Give all of the lines again exactly as they read.

## BEGIN RAW DATA

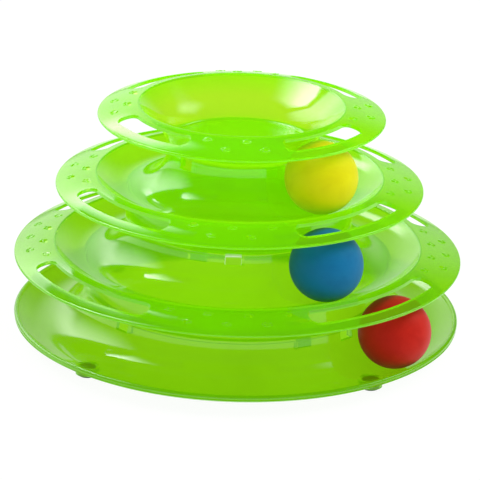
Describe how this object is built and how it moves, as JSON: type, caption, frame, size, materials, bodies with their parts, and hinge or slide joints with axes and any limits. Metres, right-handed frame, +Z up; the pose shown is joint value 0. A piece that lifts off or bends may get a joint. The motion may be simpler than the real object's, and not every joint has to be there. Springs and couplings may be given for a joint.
{
  "type": "cat ball track toy",
  "caption": "Round cat toy tower: a tray and stacked umbrella-shaped rings of clear green plastic that twist together, with a ball running in each track.",
  "frame": {"origin": "on the floor under the tower's axis, at the height of the rubber pads' undersides", "axes": "+Z up along the tower's axis, -Y towards the front, +X to the right of someone facing the front"},
  "size_m": [0.25, 0.25, 0.1335],
  "materials": {
    "green_shell": "clear tinted gloss",
    "black_rubber": "matte",
    "red_plastic": "fine matte",
    "blue_plastic": "fine matte",
    "yellow_plastic": "fine matte"
  },
  "bodies": {
    "base": {"base_tray": "green_shell", "foot_front_right": "black_rubber", "foot_back_right": "black_rubber", "foot_back_left": "black_rubber", "foot_front_left": "black_rubber"},
    "lower_ring": {"lower_ring": "green_shell"},
    "middle_ring": {"middle_ring": "green_shell"},
    "top_ring": {"top_ring": "green_shell"},
    "red_ball": {"red_ball": "red_plastic"},
    "blue_ball": {"blue_ball": "blue_plastic"},
    "yellow_ball": {"yellow_ball": "yellow_plastic"}
  },
  "joints": [
    {"name": "lower_ring_twist", "type": "hinge", "parent": "base", "child": "lower_ring", "pos_m": [0, 0, 0.0272], "axis": [0, 0, 1], "range_deg": [0, 18]},
    {"name": "middle_ring_twist", "type": "hinge", "parent": "lower_ring", "child": "middle_ring", "pos_m": [0, 0, 0.06847], "axis": [0, 0, 1], "range_deg": [0, 18]},
    {"name": "top_ring_twist", "type": "hinge", "parent": "middle_ring", "child": "top_ring", "pos_m": [0, 0, 0.10965], "axis": [0, 0, 1], "range_deg": [0, 18]},
    {"name": "red_ball_run", "type": "hinge", "parent": "base", "child": "red_ball", "pos_m": [0, 0, 0.0263], "axis": [0, 0, 1], "continuous": true},
    {"name": "blue_ball_run", "type": "hinge", "parent": "lower_ring", "child": "blue_ball", "pos_m": [0, 0, 0.06657], "axis": [0, 0, 1], "continuous": true},
    {"name": "yellow_ball_run", "type": "hinge", "parent": "middle_ring", "child": "yellow_ball", "pos_m": [0, 0, 0.10685], "axis": [0, 0, 1], "continuous": true}
  ]
}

## END RAW DATA

FINAL RESULT:
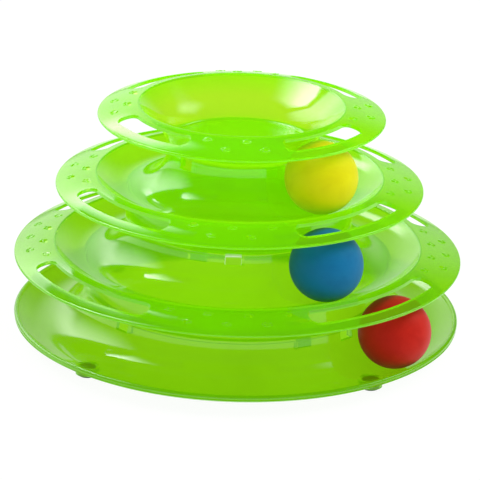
Describe how this object is built and how it moves, as JSON: type, caption, frame, size, materials, bodies with their parts, and hinge or slide joints with axes and any limits. Metres, right-handed frame, +Z up; the pose shown is joint value 0. A piece that lifts off or bends may get a joint. The motion may be simpler than the real object's, and not every joint has to be there. Springs and couplings may be given for a joint.
{
  "type": "cat ball track toy",
  "caption": "Round cat toy tower: a tray and stacked umbrella-shaped rings of clear green plastic that twist together, with a ball running in each track.",
  "frame": {"origin": "on the floor under the tower's axis, at the height of the rubber pads' undersides", "axes": "+Z up along the tower's axis, -Y towards the front, +X to the right of someone facing the front"},
  "size_m": [0.25, 0.25, 0.1335],
  "materials": {
    "green_shell": "clear tinted gloss",
    "black_rubber": "matte",
    "red_plastic": "fine matte",
    "blue_plastic": "fine matte",
    "yellow_plastic": "fine matte"
  },
  "bodies": {
    "base": {"base_tray": "green_shell", "foot_front_right": "black_rubber", "foot_back_right": "black_rubber", "foot_back_left": "black_rubber", "foot_front_left": "black_rubber"},
    "lower_ring": {"lower_ring": "green_shell"},
    "middle_ring": {"middle_ring": "green_shell"},
    "top_ring": {"top_ring": "green_shell"},
    "red_ball": {"red_ball": "red_plastic"},
    "blue_ball": {"blue_ball": "blue_plastic"},
    "yellow_ball": {"yellow_ball": "yellow_plastic"}
  },
  "joints": [
    {"name": "lower_ring_twist", "type": "hinge", "parent": "base", "child": "lower_ring", "pos_m": [0, 0, 0.0272], "axis": [0, 0, 1], "range_deg": [0, 18]},
    {"name": "middle_ring_twist", "type": "hinge", "parent": "lower_ring", "child": "middle_ring", "pos_m": [0, 0, 0.06847], "axis": [0, 0, 1], "range_deg": [0, 18]},
    {"name": "top_ring_twist", "type": "hinge", "parent": "middle_ring", "child": "top_ring", "pos_m": [0, 0, 0.10965], "axis": [0, 0, 1], "range_deg": [0, 18]},
    {"name": "red_ball_run", "type": "hinge", "parent": "base", "child": "red_ball", "pos_m": [0, 0, 0.0263], "axis": [0, 0, 1], "continuous": true},
    {"name": "blue_ball_run", "type": "hinge", "parent": "lower_ring", "child": "blue_ball", "pos_m": [0, 0, 0.06657], "axis": [0, 0, 1], "continuous": true},
    {"name": "yellow_ball_run", "type": "hinge", "parent": "middle_ring", "child": "yellow_ball", "pos_m": [0, 0, 0.10685], "axis": [0, 0, 1], "continuous": true}
  ]
}